ABSTRACT

Following its launch in 2000, Soccer and Society has aimed to cover all aspects of soccer globally from anthropological, cultural, economic, historical, political and sociological perspectives. Since 2000, however, with the exception of Jinxia and Mangan’s discussion of women’s soccer in China and Majumdar’s research on women’s soccer in India, fewer contributors have dealt explicitly with what has come to be commonly known as ‘women’s soccer’.[ 1 ] In a similar way, with the exception of Clayton and Harris’s work on the role of footballer’s wives in the construction of idealized masculinity, fewer contributors have dealt explicitly with aspects of the soccer-gender nexus.[ 2 ] In this essay, I shall attempt to address this dearth of research by focusing on aspects of the sport-gender nexus in the Republic of Ireland with specific reference to the formal emergence and development of women’s soccer since 1973. The academic sub-discipline of the sociology of sport in Ireland is in its relative infancy, though a number of male sociologists including Bairner, Hassan, Magee, Fulton and Tuck have made valuable contributions to our understanding of aspects of the sport-national identity nexus in Ireland.[ 3 ] By comparison, with the exception of the author’s doctoral research, the sport-gender nexus is relatively under-researched.
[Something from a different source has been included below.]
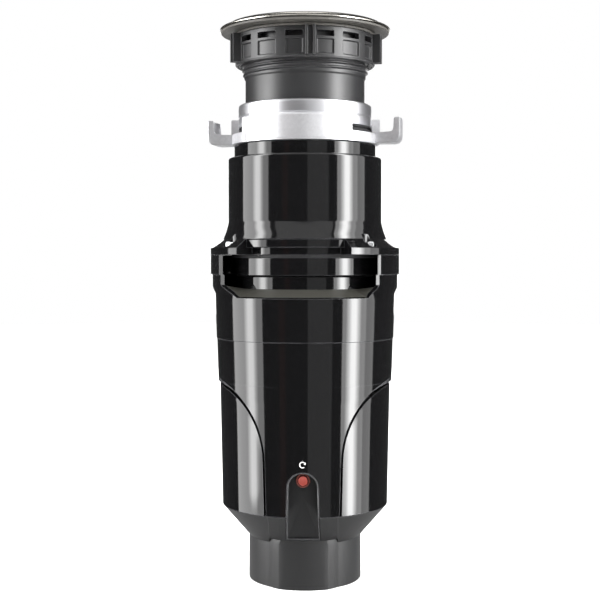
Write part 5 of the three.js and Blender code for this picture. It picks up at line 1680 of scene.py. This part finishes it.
def studio():
    world = bpy.data.worlds.new("studio_white")
    bpy.context.scene.world = world
    world.use_nodes = True
    nodes = Nodes(world.node_tree)
    world.node_tree.nodes.clear()
    path = nodes.add("ShaderNodeLightPath").outputs
    white = nodes.add("ShaderNodeBackground", {"Color": (1, 1, 1, 1), "Strength": 1.0}).outputs[0]
    dim = nodes.add("ShaderNodeBackground", {"Color": (1, 1, 1, 1), "Strength": 0.05}).outputs[0]
    mirror = nodes.add("ShaderNodeMixShader", {0: path["Is Glossy Ray"], 1: white, 2: dim}).outputs[0]
    nodes.add("ShaderNodeOutputWorld", {"Surface": mirror})
    strip_light("left_wide_strip", -101.5, -53, -0.4, STRIP_TOP_Z, 3.4)
    strip_light("left_outer_strip", -101.5, -66, -0.4, STRIP_TOP_Z, 1.7)
    soft_strip("left_core_strip", -71, (9.5, 8, 6.5, 5, 3.5), -0.22, 1.7)
    strip_light("right_wide_strip", 49, 99, -0.4, STRIP_TOP_Z, 2.6)
    strip_light("right_inner_strip", 49, 84, -0.4, STRIP_TOP_Z, 2.1)
    soft_strip("right_core_strip", 65, (10.5, 8.5, 6.5, 5, 3.5), -0.26, 3.3)
    strip_light("front_right_fill", 5, 36, -0.4, 0.9, 0.42)
    strip_light("front_warm_streak", -31, -23, -0.3, 0.45, 0.1, colour=(1, 0.3, 0.2))
    strip_light("front_high_fill", -45, 45, 0.95, 1.8, 1.0)
    strip_light("rear_fill", 165, 195, 0.1, 0.9, 3.0, 1.6)
    panel_light("overhead", (0, -0.1, 1.5), 1.3, 1.0, 2.4)


def camera():
    """The camera at eye level with the screw flange, a little right of straight ahead."""
    turn = 1.8
    distance = 0.826
    data = bpy.data.cameras.new("camera")
    data.lens = 72.9
    data.sensor_width = 36
    eye = placed("camera", data)
    sideways = Vector((cos(radians(turn)), sin(radians(turn)), 0)) * -0.0034
    eye.location = Vector(polar(distance, turn, 0.2175)) + sideways
    eye.rotation_euler = (radians(88), 0, radians(turn))
    bpy.context.scene.camera = eye


# ---------------------------------------------------------------- assembly

camera()
studio()
floor()
bpy.context.scene.view_settings.view_transform = "Standard"

base_cover()
main_shell()
for name, side in SIDE_OF.items():
    side_panel(f"side_panel_{name}", side)
reset_niche()
reset_bezel()
reset_button()
reset_mark()
upper_shell()
upper_housing()
for screw in range(len(SCREW_AZIMUTHS)):
    housing_screw(screw)
lock_ring()
neck_seal()
mounting_flange()
neck_sleeve()
mounting_nut()
ring_node("thrust_ring", NUT_R, NUT_BORE_R, 0.5, SIDES)
flange_gasket()
sink_flange()
splash_guard()
drain_chamber()
discharge_elbow()
elbow_gasket()
elbow_flange()
for name, side in SIDE_OF.items():
    elbow_screw(f"elbow_screw_{name}", side)
cord_gland()
bottom_plate()
ring_node("shaft_seal", 8.9, 6.4)
chamber_gasket()
ring_node("slinger", 20, 6.3)
ring_node("hopper_liner", 47.3, 46.3, 0.2, SIDES)
grind_ring()
turntable()
turntable_nut()
for name, side in SIDE_OF.items():
    impeller_pin(f"impeller_pin_{name}", side)
for name, side in SIDE_OF.items():
    impeller(f"impeller_{name}", side)
motor_can()
end_bell()
bearing("upper_bearing")
bearing("lower_bearing")
for name, side in SIDE_OF.items():
    magnet(f"magnet_{name}", side)
armature_core()
winding("winding_lower")
winding("winding_upper")
commutator()
rotor_shaft()
box_node("brush_left", 0.3)
box_node("brush_right", 0.3)
for name, side in SIDE_OF.items():
    brush_holder(f"brush_holder_{name}", side)
overload_protector()
terminal_block()
rectifier()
This essay should be seen, then, as ‘one symptom of a beginning’;[ 4 ] that is to say, it should be seen as an attempt to develop a more adequate sociological model for the subject matter in question, in this case, females’ increasing involvement in a traditionally associated male sport like soccer in Ireland. In this connection, I shall draw on empirical data gathered for a doctoral research project,[ 5 ] aspects of which have been discussed in detail elsewhere.[ 6 ] For the purposes of this discussion, I will focus more specifically on data from in-depth interviews and data gathered during my elite-level involvement as a player in women’s soccer since 1995.